Data for this exercise:
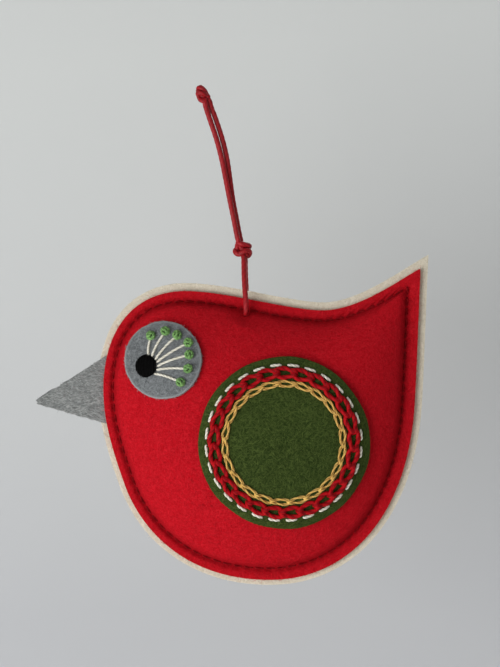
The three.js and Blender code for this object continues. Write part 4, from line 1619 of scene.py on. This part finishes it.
# The wall darkens downwards, isn't seen from behind, throws no shadow and glows a little for the camera
def wallMaterial():
    material, graph, shader = plainSurface("pale wall", roomLook["wallColour"])
    high = graph.split(graph.get("ShaderNodeTexCoord", output="Object"))[2]
    turned = ramped(graph, high, *roomLook["wallTurn"])
    shade = mixed(graph, turned, linear(roomLook["wallLow"]), linear(roomLook["wallColour"]))
    graph.fill(shader, {"Base Color": shade})
    glow = graph.get("ShaderNodeEmission", values={"Color": shade, "Strength": roomLook["wallGlow"]})
    seen = graph.get("ShaderNodeLightPath", output="Is Camera Ray") * roomLook["wallFlat"]
    surface = graph.get("ShaderNodeMixShader", values={0: seen, 1: graph.out(shader, 0), 2: glow})
    behind = graph.get("ShaderNodeNewGeometry", output="Backfacing")
    shadow = graph.get("ShaderNodeLightPath", output="Is Shadow Ray")
    hidden = graph.maths("MAXIMUM", behind, shadow)
    clear = graph.get("ShaderNodeBsdfTransparent")
    shown = graph.get("ShaderNodeMixShader", values={0: hidden, 1: surface, 2: clear})
    graph.fill(material.node_tree.nodes["Material Output"], {"Surface": shown})
    return material


def plane(name, corners, material):
    mesh = bpy.data.meshes.new(name)
    mesh.from_pydata(corners, [], [(0, 1, 2, 3)])
    mesh.materials.append(material)
    placed(name, mesh)


def areaLight(name, place, size, power):
    data = bpy.data.lights.new(name, "AREA")
    data.shape = "DISK"
    data.size = size
    data.energy = power
    made = placed(name, data)
    made.location = place
    aim = Vector(roomLook["aim"]) - Vector(place)
    made.rotation_euler = aim.to_track_quat("-Z", "Y").to_euler()


def makeRoom():
    deep, drop, far = roomLook["wallDepth"] * mm, roomLook["floorDrop"] * mm, roomLook["far"]
    corners = [(-far, -far), (far, -far), (far, far), (-far, far)]
    plane("wall", [(x, deep, z) for x, z in corners], wallMaterial())
    floor, _, _ = plainSurface("pale floor", roomLook["floorColour"])
    plane("floor", [(x, y, drop) for x, y in corners], floor)
    world = bpy.data.worlds.new("soft daylight")
    world.use_nodes = True
    background = world.node_tree.nodes["Background"]
    background.inputs["Color"].default_value = (*roomLook["world"], 1)
    background.inputs["Strength"].default_value = roomLook["worldStrength"]
    bpy.context.scene.world = world
    for name, (place, size, power) in roomLook["lights"].items():
        areaLight(name, place, size, power)


makeRoom()
bpy.context.scene.view_settings.view_transform = "Standard"
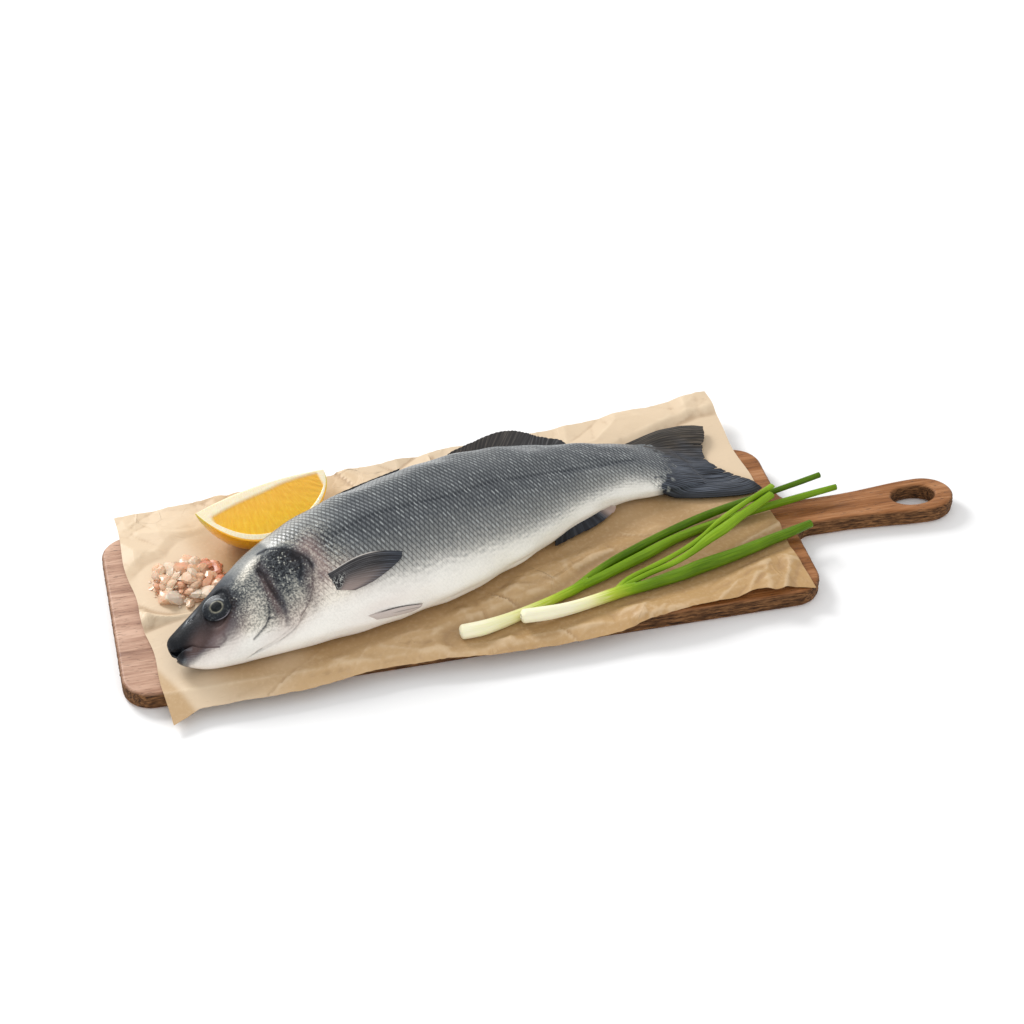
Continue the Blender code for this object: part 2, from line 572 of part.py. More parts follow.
def fin_slab(root, edge, wave=0.0, rows=5):
    """Fin between a root line and an edge line of points, thinner at its edge and gently wavy."""
    t = np.linspace(0, 1, rows)[:, None, None]
    middle = root + (edge - root) * t
    normal = np.cross(np.gradient(middle, axis=0), np.gradient(middle, axis=1))
    normal /= np.maximum(np.linalg.norm(normal, axis=-1, keepdims=True), 1e-9)
    ripple = wave * np.sin(np.linspace(0, 3 * math.pi, len(root)))[None, :, None] * t
    half = FIN_THICKNESS / 2 * (1 - 0.45 * t)
    return slab(middle + normal * (ripple + half), middle + normal * (ripple - half))


def tail_fin():
    """Forked tail: two lobes of rays that spread from the tail root, lying almost flat."""
    along = np.linspace(0, 1, TAIL_CELLS[0] + 1)[:, None]
    across = np.linspace(0, 1, TAIL_CELLS[1] + 1)[None]
    upper, lower = (body_point(np.array(TAIL_SHARE), np.array(a)) for a in TAIL_ROOT_DEGREES)
    upper, lower = upper + TAIL_ROOT_SPREAD[0], lower + TAIL_ROOT_SPREAD[1]
    edge = [smooth(across[0], TAIL_EDGE[:, 0], TAIL_EDGE[:, k]) * MM for k in (1, 2)]
    edge[0] += TAIL_JAG * np.where(np.arange(len(across[0])) % 2, 1, -1) * np.sin(across[0] * math.pi)
    root = [upper[k] + (lower[k] - upper[k]) * across for k in (0, 1)]
    x = root[0] + (edge[0] - root[0]) * along
    y = root[1] + (edge[1] - root[1]) * along
    bow = [np.interp(along, TAIL_BOW[:, 0], TAIL_BOW[:, k]) * MM for k in (1, 2)]
    y += bow[0] * (1 - across) + bow[1] * across
    fold = 1 + TAIL_FOLD * np.sin(across * math.pi * 5) * step_up(along, 0.1, 0.5)
    middle = REST + (TAIL_ROOT_HEIGHT * (1 - step_up(along, 0, 1)) + TAIL_EDGE_HEIGHT) * fold
    half = FIN_THICKNESS / 2 * (1.5 - 0.95 * along)
    bottom = np.maximum(middle - half, REST + 0.2 * MM)
    return slab(np.stack([x, y, middle + half], -1), np.stack([x, y, bottom], -1))


def back_fin(ends, table):
    """Fin along the back, its rays leaning toward the tail."""
    across = np.linspace(0, 1, FIN_COLUMNS)
    ridge = np.full(FIN_COLUMNS, BACK_DEGREES)
    root = body_point(ends[0] + (ends[1] - ends[0]) * across, ridge, -FIN_ROOT_DEPTH)
    over, height = (smooth(across, table[:, 0], table[:, k]) for k in (1, 2))
    backward = np.array([body_axes(share)[1] for share in over])
    return fin_slab(root, body_point(over, ridge) + backward * height[:, None] * MM, 0.5 * MM)


def belly_fin():
    """Fin under the rear belly that hangs to the paper and hugs the body."""
    across = np.linspace(0, 1, FIN_COLUMNS)
    first, last = BELLY_FIN_ROOT
    root = body_point(first + (last - first) * across, np.full(FIN_COLUMNS, BELLY_DEGREES), -FIN_ROOT_DEPTH)
    edge = np.stack([smooth(across, BELLY_FIN[:, 0], BELLY_FIN[:, k]) * MM for k in (1, 2, 3)], 1)
    return fin_slab(root, edge + REST * UP, 0.3 * MM)


def flank_fin(start, middle, end, half_width, lift):
    """Fin folded flat on the flank, on a curve through three places of share and angle."""
    t = np.linspace(0, 1, FLANK_FIN_CELLS[0] + 1)
    v = np.linspace(-1, 1, FLANK_FIN_CELLS[1] + 1)
    share, turn = ((1 - t) ** 2 * start[k] + 2 * t * (1 - t) * middle[k] + t ** 2 * end[k] for k in (0, 1))
    spread = half_width * np.sin(np.clip(t * 0.93 + 0.07, 0, 1) * math.pi) ** 0.7
    u = np.repeat(share[:, None], len(v), axis=1)
    degrees = turn[:, None] + spread[:, None] * v
    crown = lift * (1 - 0.5 * v ** 2) * np.sin(np.clip(t, 0.06, 0.94) * math.pi)[:, None] ** 0.4
    return slab(body_point(u, degrees, crown), body_point(u, degrees, -FLANK_FIN_DEPTH))


def make_fish():
    """Whole fish as one solid: body with gill covers, eyes, gape and all fins."""
    degrees = np.linspace(0, 360, BODY_SIDES + 1)[:-1]
    u, angle = np.meshgrid(ring_places(), degrees, indexing="ij")
    fish = finish("sea_bass", "bass_skin", (0.23, 0.25, 0.27), 0.35, loft(body_point(u, angle)))
    parts = [tail_fin(), belly_fin(), eye_dome(EYE_DEGREES), eye_dome(360 - EYE_DEGREES)]
    parts += [back_fin(FOLDED_FIN_ROOT, FOLDED_FIN), back_fin(RAISED_FIN_ROOT, RAISED_FIN)]
    parts += [flank_fin(*BREAST_FIN), flank_fin(*PELVIC_FIN)]
    fuse(fish, parts)
    return fuse(fish, [gape_cutter()], "DIFFERENCE")


def lemon_radius(s):
    """Radius of the whole lemon from its left tip at -1 to its right tip at 1."""
    power, root = np.where(np.asarray(s)[..., None] < 0, LEMON_LEFT_TAPER, LEMON_RIGHT_TAPER).T
    return LEMON_RADIUS * np.maximum(1 - np.abs(s) ** power, 0) ** root


def make_lemon():
    """Wedge of a lemon, lying on its rind with one cut face turned up toward the fish."""
    run = LEMON_RIGHT_TIP - LEMON_LEFT_TIP
    half_length = np.linalg.norm(run) / 2
    axis = np.append(run / (2 * half_length), 0)
    near = np.cross(axis, UP)
    core = np.append((LEMON_LEFT_TIP + LEMON_RIGHT_TIP) / 2, REST + LEMON_RADIUS)
    turn = LEMON_FACE_SLOPE + np.linspace(0, LEMON_WEDGE_ANGLE, LEMON_RIND_COLUMNS)
    ways = np.cos(turn)[:, None] * near - np.sin(turn)[:, None] * UP
    shares = np.sin(np.linspace(-math.pi / 2, math.pi / 2, LEMON_RINGS + 2))[1:-1]
    rings = []
    for share, radius in zip(shares, lemon_radius(shares)):
        apex = -ways[0] * LEMON_PAST_CORE * (1 - share**2)
        rim = ways * radius
        faces = [apex + (rim[0] - apex) * k for k in (0.06, 0.36, 0.68)]
        others = [apex + (rim[-1] - apex) * k for k in (0.68, 0.36)]
        rings.append(core + axis * half_length * share + np.concatenate([faces, rim, others]))
    rings = np.array(rings)
    rings[..., 2] = np.maximum(rings[..., 2], REST)
    tips = core - axis * half_length, core + axis * half_length
    return finish("lemon_wedge", "lemon_rind", (0.85, 0.48, 0.03), 0.4, loft(rings, *tips))


def salt_core(x, y):
    """Height of the low uneven heap under its crystals."""
    across = (np.stack([x, y], -1) - SALT_CENTRE) / SALT_HALF
    far = np.hypot(across[..., 0], across[..., 1])
    return SALT_HEIGHT * np.clip(1 - far ** 1.7, 0, 1) + SALT_FOOT


def crystal(centre, size, random):
    """Rough crystal: a ball of few sides with its points pushed in and out, turned and tilted."""
    bm = bmesh.new()
    bmesh.ops.create_icosphere(bm, subdivisions=1, radius=1)
    stretch = size * random.uniform(0.75, 1.2, 3)
    turn, lean = random.uniform(0, math.pi, 2)
    c, s = math.cos(turn), math.sin(turn)
    for vert in bm.verts:
        x, y, z = np.array(vert.co) * stretch * random.uniform(0.82, 1.12)
        z = z * CRYSTAL_FLATNESS + CRYSTAL_TILT * x * math.sin(lean)
        place = np.array(centre) + [c * x - s * y, s * x + c * y, z]
        vert.co = (place[0], place[1], max(place[2], REST + SALT_FLOOR))
    return bm


def make_salt():
    """Heap of rock salt: a low core with the crystals that show fused on."""
    random = np.random.default_rng(SALT_SEED)
    angle = np.linspace(0, 2 * math.pi, 21)[:-1]
    r, a = np.meshgrid(np.linspace(1, 0.1, 6), angle, indexing="ij")
    x = SALT_CENTRE[0] + SALT_HALF[0] * r * np.cos(a)
    y = SALT_CENTRE[1] + SALT_HALF[1] * r * np.sin(a)
    dome = np.stack([x, y, REST + salt_core(x, y)], -1)
    floor = dome[:1] * [1, 1, 0] + REST * UP
    base = np.append(SALT_CENTRE, REST)
    shape = loft(np.concatenate([floor, dome]), base, base + (SALT_HEIGHT + SALT_FOOT) * UP)
    heap = finish("salt_heap", "pink_salt", (0.86, 0.55, 0.44), 0.3, shape)
    crystals = []
    for number in range(SALT_CRYSTALS):
        reach = math.sqrt((number + 0.5) / SALT_CRYSTALS) * CRYSTAL_SPREAD
        turn = number * GOLDEN_ANGLE + random.uniform(-0.2, 0.2)
        x, y = SALT_CENTRE + SALT_HALF * reach * np.array([math.cos(turn), math.sin(turn)])
        size = random.uniform(*CRYSTAL_SIZES)
        height = REST + float(salt_core(x, y)) + CRYSTAL_TILT * size
        crystals.append(crystal((x, y, height), size, random))
    return fuse(heap, crystals)


def onion_tube(line):
    """Oval tube along a smooth route of x, y, height, half width and half height in mm."""
    table = np.array(line, float) * MM
    reach = np.concatenate([[0], np.cumsum(np.linalg.norm(np.diff(table[:, :3], axis=0), axis=1))])
    t = np.linspace(0, reach[-1], ONION_RINGS)
    x, y, height, half_width, half_height = (smooth(t, reach, table[:, k]) for k in range(5))
    middle = np.stack([x, y, REST + height], 1)
    run = np.gradient(middle, axis=0)
    run /= np.linalg.norm(run, axis=1)[:, None]
    side = np.cross(UP, run)
    side /= np.linalg.norm(side, axis=1)[:, None]
    over = np.cross(run, side)
    angle = np.linspace(0, 2 * math.pi, ONION_SIDES + 1)[:-1]
    return loft(middle[:, None] + side[:, None] * (half_width[:, None] * np.cos(angle))[..., None]
                + over[:, None] * (half_height[:, None] * np.sin(angle))[..., None])


def make_onion(name, shaft, leaves):
    """One spring onion: white shaft and its green leaves as one solid."""
    onion = finish(name, name + "_skin", (0.33, 0.48, 0.12), 0.4, onion_tube(shaft))
    return fuse(onion, [onion_tube(leaf) for leaf in leaves])


def clear_scene():
    """Remove what the file opens with."""
    for item in list(bpy.data.objects):
        bpy.data.objects.remove(item)


def main():
    """Model every piece in place."""
    clear_scene()
    make_board()
    make_paper()
    make_fish()
    make_lemon()
    make_salt()
    make_onion("spring_onion_1", ONION_1_SHAFT, ONION_1_LEAVES)
    make_onion("spring_onion_2", ONION_2_SHAFT, ONION_2_LEAVES)
    for item in bpy.data.objects:
        if item.type == "MESH":
            print(item.name, len(item.data.polygons), "faces")


main()
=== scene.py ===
# %% [markdown]
# # A raw sea bass on a serving board
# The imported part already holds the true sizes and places: a wooden board, a sheet of brown paper, the
# fish, a lemon wedge, a heap of rock salt and two spring onions. This lesson gives each of them the fine
# surface that the real one has. Almost every shape is worked out with numpy as a whole array of points,
# a function of two parameters, and then handed to Blender in one go.

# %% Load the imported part
import json
import math

import bmesh
import bpy
import numpy as np
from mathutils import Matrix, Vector

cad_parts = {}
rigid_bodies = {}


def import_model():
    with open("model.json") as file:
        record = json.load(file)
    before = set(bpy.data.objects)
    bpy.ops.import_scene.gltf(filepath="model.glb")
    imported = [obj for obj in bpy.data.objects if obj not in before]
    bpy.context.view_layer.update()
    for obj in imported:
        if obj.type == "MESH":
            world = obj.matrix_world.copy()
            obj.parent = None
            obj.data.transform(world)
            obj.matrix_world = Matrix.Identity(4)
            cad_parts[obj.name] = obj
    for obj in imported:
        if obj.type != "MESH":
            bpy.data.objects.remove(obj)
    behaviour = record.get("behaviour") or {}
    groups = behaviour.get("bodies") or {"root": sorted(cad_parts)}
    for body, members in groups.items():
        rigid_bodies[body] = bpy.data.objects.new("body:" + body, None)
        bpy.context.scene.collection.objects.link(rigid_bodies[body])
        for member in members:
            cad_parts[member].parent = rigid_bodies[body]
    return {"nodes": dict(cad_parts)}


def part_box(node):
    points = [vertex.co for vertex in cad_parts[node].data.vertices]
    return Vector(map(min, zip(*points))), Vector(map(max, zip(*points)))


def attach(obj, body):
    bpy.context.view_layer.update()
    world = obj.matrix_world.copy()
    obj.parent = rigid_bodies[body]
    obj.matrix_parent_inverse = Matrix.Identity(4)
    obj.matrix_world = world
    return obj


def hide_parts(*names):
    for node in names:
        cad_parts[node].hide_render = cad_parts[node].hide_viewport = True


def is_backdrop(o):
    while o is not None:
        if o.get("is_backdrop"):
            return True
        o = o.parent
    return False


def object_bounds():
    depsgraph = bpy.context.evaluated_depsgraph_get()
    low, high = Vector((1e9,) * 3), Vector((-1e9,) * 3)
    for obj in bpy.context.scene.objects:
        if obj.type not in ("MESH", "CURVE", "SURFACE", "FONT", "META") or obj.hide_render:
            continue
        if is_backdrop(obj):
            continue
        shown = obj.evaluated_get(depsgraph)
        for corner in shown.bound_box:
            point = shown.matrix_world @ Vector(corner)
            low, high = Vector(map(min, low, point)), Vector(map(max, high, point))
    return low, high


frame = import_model()
MM = 0.001
UP = np.array([0.0, 0.0, 1.0])
CAD_BOX = [list(corner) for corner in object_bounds()]
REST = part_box("lemon_wedge")[0][2]
BOARD_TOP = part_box("board")[1][2]
print("solids:", sorted(frame["nodes"]))
print("food rests %.1f mm up, the board is %.1f mm thick" % (REST / MM, BOARD_TOP / MM))

# %% [markdown]
# ## Camera
# A product photographer stands a good metre away with a short telephoto lens, looking down at about 38
# degrees, so that the board's lines stay nearly parallel. Placing the camera first lets every later step
# be checked against the same view.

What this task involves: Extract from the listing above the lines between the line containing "Continue the Blender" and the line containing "return slab(middle +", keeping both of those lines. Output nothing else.

The response:
Continue the Blender code for this object: part 2, from line 572 of part.py. More parts follow.
def fin_slab(root, edge, wave=0.0, rows=5):
    """Fin between a root line and an edge line of points, thinner at its edge and gently wavy."""
    t = np.linspace(0, 1, rows)[:, None, None]
    middle = root + (edge - root) * t
    normal = np.cross(np.gradient(middle, axis=0), np.gradient(middle, axis=1))
    normal /= np.maximum(np.linalg.norm(normal, axis=-1, keepdims=True), 1e-9)
    ripple = wave * np.sin(np.linspace(0, 3 * math.pi, len(root)))[None, :, None] * t
    half = FIN_THICKNESS / 2 * (1 - 0.45 * t)
    return slab(middle + normal * (ripple + half), middle + normal * (ripple - half))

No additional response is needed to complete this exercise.